A violent confrontation between officials and police and armed men left 21 people dead and eight more in custody near the Xinjiang city of Kashgar on Tuesday. From Christopher Bodeen at The Associated Press:
Among the dead in the Tuesday afternoon fighting were 15 police officers and local government officials, the Xinjiang government propaganda office said in a news release. It said six assailants were killed on the spot and another eight were captured alive.
“Initial investigations show this was a gang plotting to carry out terrorist acts and the case is now being further cracked open,” the release said.
A leading activist from the region’s indigenous Turkic Muslim Uighur ethnic group questioned the official account, saying local sources said that police sparked the incident by shooting a Uighur youth during an illegal search of homes.
[…] Hou Hanmin, spokesperson for the Xinjiang government […] told CNN that some of the captured assailants said under interrogation that they had watched videos “from overseas” that featured violence and acts of terrorism.
“Then they made those large, lethal knives and wanted to use them for Jihad,” she said, referring to the Arabic term meaning “struggle.”
“They had been training in their own house for several months. They were affected by extremism and hoped to commit themselves to Jihad.”
But Human Rights Watch’s Nicholas Bequelin urged caution about claims that terrorism was involved. From Tania Branigan at The Guardian:
“China has made many unproven and questionable statements about terrorism in the region. That does not mean there isn’t anti-state violence happening there, but we should take with a lot of caution any claim of terrorism,” said Nicholas Bequelin, senior Asia researcher at Human Rights Watch.
He added: “There are a lot of deaths and a dearth of explanation about them. Every time an incident has been investigated, it brings up elements that challenge profoundly the version put out by authorities.”

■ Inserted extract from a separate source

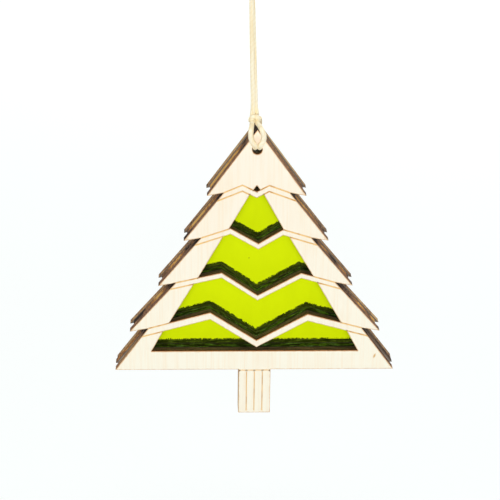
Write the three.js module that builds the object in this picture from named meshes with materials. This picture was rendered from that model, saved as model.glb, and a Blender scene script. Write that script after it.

He noted that there were criminal gangs in Xinjiang that could not necessarily be linked to terrorism, and added: “Anything that is outside of state-controlled religion is viewed by the Chinese government as illegal religious activity – and anything viewed as illegal religious activity is in turn associated with terrorism.”
Bequelin added, on Twitter:
The 6 Xinjiang suspects are at v. high risk of torture. Police likely in need of “confessions” to back murky claims of terrorism.
— Nicholas Bequelin 林伟 (@Bequelin) April 24, 2013
Commentators in the U.S., meanwhile, have been embroiled in their own disputes over the terrorism label following last week’s Boston Marathon bombing and the dramatic ensuing manhunt. For Zhu Zhangping at China’s Global Times, the attack’s Chechen connection highlighted America’s “double standards on terror”:
[…] For the US, the sole power enjoying global leadership, it faces terrorism threats from overseas and it fights against terrorism actually only for the sake of its own and its allies’ safety.
As to Chechen separatists and Eastern Turkistan activists, the big headaches for Russia and China respectively, the US always takes two approaches.
On the one hand, the US defined some Chechen separatists as terrorist entities. On the other hand, the US often blamed the Russian government’s violation of ethnic groups’ human rights.
[…] The US does the same to the Xinjiang separatists. The US has only put the Eastern Turkistan Islamic Movement, one of about 50 Eastern Turkistan groups, on its terrorist list. [AP’s Christopher Bodeen notes that ETIM was “later quietly removed […] amid doubts that it existed in any organized manner.“] On the other hand, it praises separatist head Rebiya Kadeer as a “prominent human rights advocate” and finances her group. Such double standards are often interpreted as making trouble to contain China’s rise, while hitting the most dangerous group that is most closely linked to Al Qaeda.
[…] Before it can trace any hints that the Xinjiang separatists may attack the US, the US will not easily abandon these troublemakers in its attempts to slow China’s rapid development and expanding power projection.